In the entries below, count the lines holding "handed". Reply with the number only.

__________________________________________________

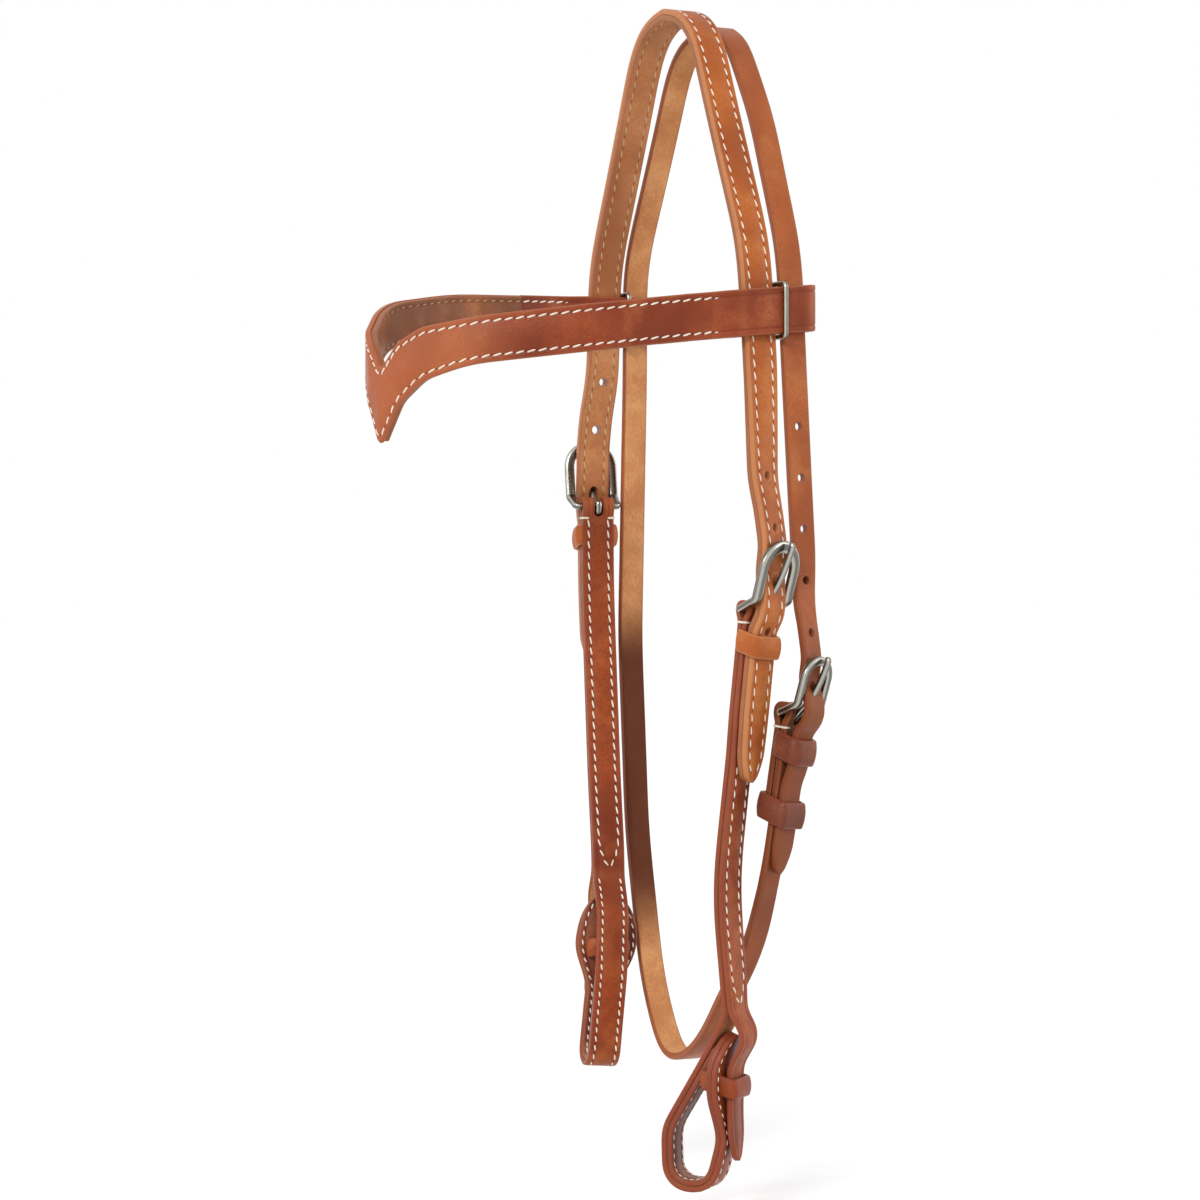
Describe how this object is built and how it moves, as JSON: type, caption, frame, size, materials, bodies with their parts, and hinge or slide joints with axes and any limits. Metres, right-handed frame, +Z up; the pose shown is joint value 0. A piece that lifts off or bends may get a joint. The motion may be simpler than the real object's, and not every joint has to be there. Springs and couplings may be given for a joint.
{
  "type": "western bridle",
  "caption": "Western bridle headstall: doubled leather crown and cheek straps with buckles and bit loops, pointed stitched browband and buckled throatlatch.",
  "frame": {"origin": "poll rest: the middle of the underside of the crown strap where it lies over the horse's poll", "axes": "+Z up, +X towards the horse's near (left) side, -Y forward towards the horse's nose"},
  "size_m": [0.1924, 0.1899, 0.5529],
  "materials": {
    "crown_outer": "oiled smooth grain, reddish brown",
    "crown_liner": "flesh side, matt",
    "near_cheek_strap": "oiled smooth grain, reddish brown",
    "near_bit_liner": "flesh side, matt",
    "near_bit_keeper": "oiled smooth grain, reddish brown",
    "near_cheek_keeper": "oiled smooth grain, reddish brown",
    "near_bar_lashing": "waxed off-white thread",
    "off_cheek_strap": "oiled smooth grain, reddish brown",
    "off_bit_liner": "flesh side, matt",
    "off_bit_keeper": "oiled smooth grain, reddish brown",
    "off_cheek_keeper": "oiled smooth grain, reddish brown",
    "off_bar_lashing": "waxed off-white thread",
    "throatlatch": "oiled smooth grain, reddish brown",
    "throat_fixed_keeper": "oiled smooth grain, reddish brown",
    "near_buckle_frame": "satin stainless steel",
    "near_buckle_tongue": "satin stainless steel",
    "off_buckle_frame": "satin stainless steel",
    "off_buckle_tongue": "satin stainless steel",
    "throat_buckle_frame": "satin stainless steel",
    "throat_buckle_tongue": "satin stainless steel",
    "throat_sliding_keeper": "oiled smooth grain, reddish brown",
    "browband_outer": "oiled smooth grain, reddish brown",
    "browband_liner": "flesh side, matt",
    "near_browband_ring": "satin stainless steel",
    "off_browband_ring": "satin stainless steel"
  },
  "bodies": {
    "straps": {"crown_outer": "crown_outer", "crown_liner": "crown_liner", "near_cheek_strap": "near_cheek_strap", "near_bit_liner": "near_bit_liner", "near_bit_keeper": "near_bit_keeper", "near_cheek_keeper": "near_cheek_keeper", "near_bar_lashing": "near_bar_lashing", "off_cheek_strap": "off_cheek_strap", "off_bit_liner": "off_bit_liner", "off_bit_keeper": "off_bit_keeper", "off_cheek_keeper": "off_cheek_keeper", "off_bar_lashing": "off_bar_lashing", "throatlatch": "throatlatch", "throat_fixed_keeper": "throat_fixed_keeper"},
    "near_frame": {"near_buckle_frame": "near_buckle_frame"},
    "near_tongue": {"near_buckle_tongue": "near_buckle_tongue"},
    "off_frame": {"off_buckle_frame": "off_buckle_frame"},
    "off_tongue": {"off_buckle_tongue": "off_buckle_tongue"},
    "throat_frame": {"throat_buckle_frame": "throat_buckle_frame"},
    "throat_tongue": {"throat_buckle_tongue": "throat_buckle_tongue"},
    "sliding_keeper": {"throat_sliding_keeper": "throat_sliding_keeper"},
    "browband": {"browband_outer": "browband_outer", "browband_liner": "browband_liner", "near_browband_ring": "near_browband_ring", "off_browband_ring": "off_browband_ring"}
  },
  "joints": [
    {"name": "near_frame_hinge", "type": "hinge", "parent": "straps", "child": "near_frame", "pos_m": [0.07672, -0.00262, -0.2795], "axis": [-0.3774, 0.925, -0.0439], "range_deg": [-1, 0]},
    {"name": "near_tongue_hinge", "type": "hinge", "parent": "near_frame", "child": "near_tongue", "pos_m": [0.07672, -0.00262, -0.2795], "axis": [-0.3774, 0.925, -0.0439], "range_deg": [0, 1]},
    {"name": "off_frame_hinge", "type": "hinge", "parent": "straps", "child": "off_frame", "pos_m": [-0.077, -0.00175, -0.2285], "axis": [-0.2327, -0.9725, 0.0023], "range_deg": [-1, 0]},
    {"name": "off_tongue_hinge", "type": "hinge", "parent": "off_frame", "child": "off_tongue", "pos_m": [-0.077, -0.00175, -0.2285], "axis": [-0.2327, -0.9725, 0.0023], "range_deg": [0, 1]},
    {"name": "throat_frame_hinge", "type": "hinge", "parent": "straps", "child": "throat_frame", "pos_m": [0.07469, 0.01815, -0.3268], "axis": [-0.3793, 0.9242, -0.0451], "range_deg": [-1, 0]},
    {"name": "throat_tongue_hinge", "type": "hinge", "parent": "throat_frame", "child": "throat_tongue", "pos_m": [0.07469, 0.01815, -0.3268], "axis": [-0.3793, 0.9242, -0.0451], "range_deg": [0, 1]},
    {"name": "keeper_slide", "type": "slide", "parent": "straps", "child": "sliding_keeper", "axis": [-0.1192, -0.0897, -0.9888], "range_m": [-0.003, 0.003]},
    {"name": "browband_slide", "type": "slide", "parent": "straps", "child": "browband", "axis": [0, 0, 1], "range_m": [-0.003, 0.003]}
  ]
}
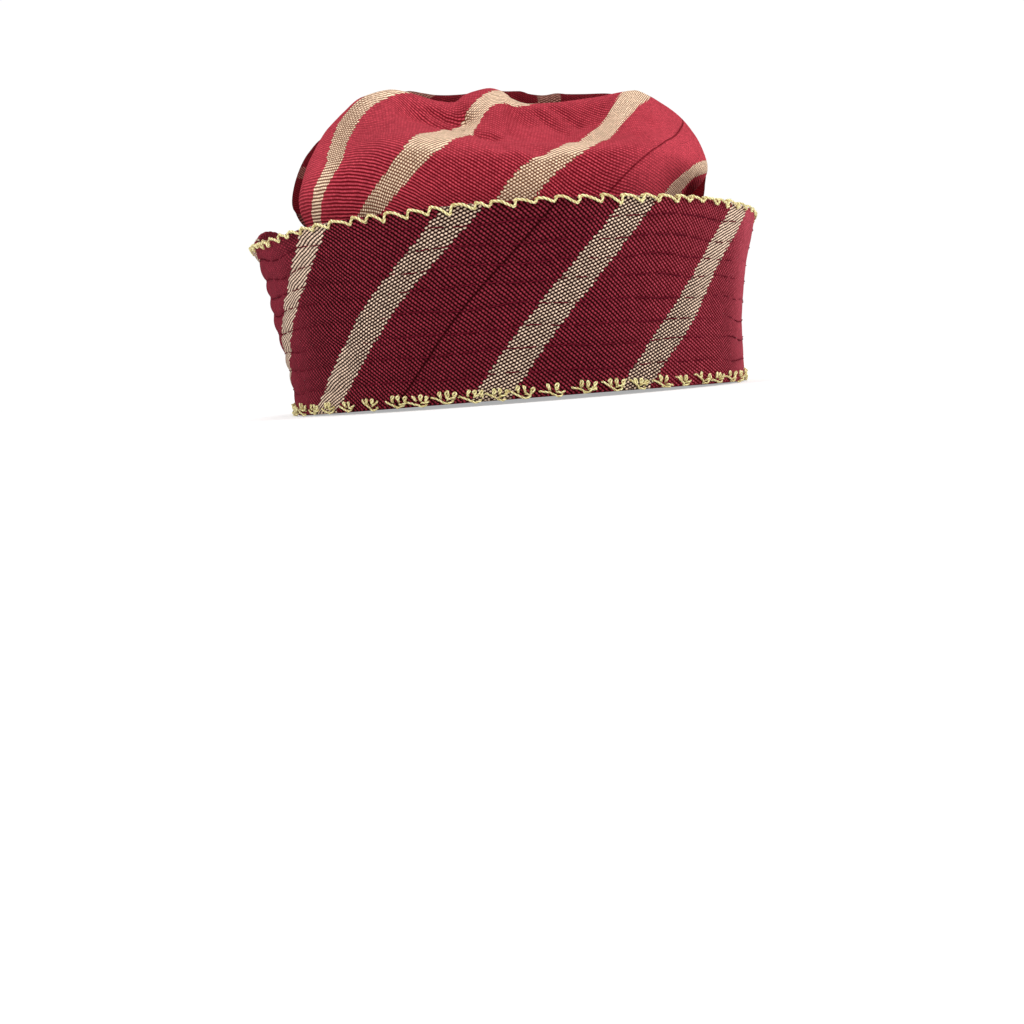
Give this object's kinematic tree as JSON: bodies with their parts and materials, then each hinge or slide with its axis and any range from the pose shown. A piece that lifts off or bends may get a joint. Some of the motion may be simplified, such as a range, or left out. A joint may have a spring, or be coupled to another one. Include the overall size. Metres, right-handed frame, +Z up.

__________________________________________________

**Response to the task**: 2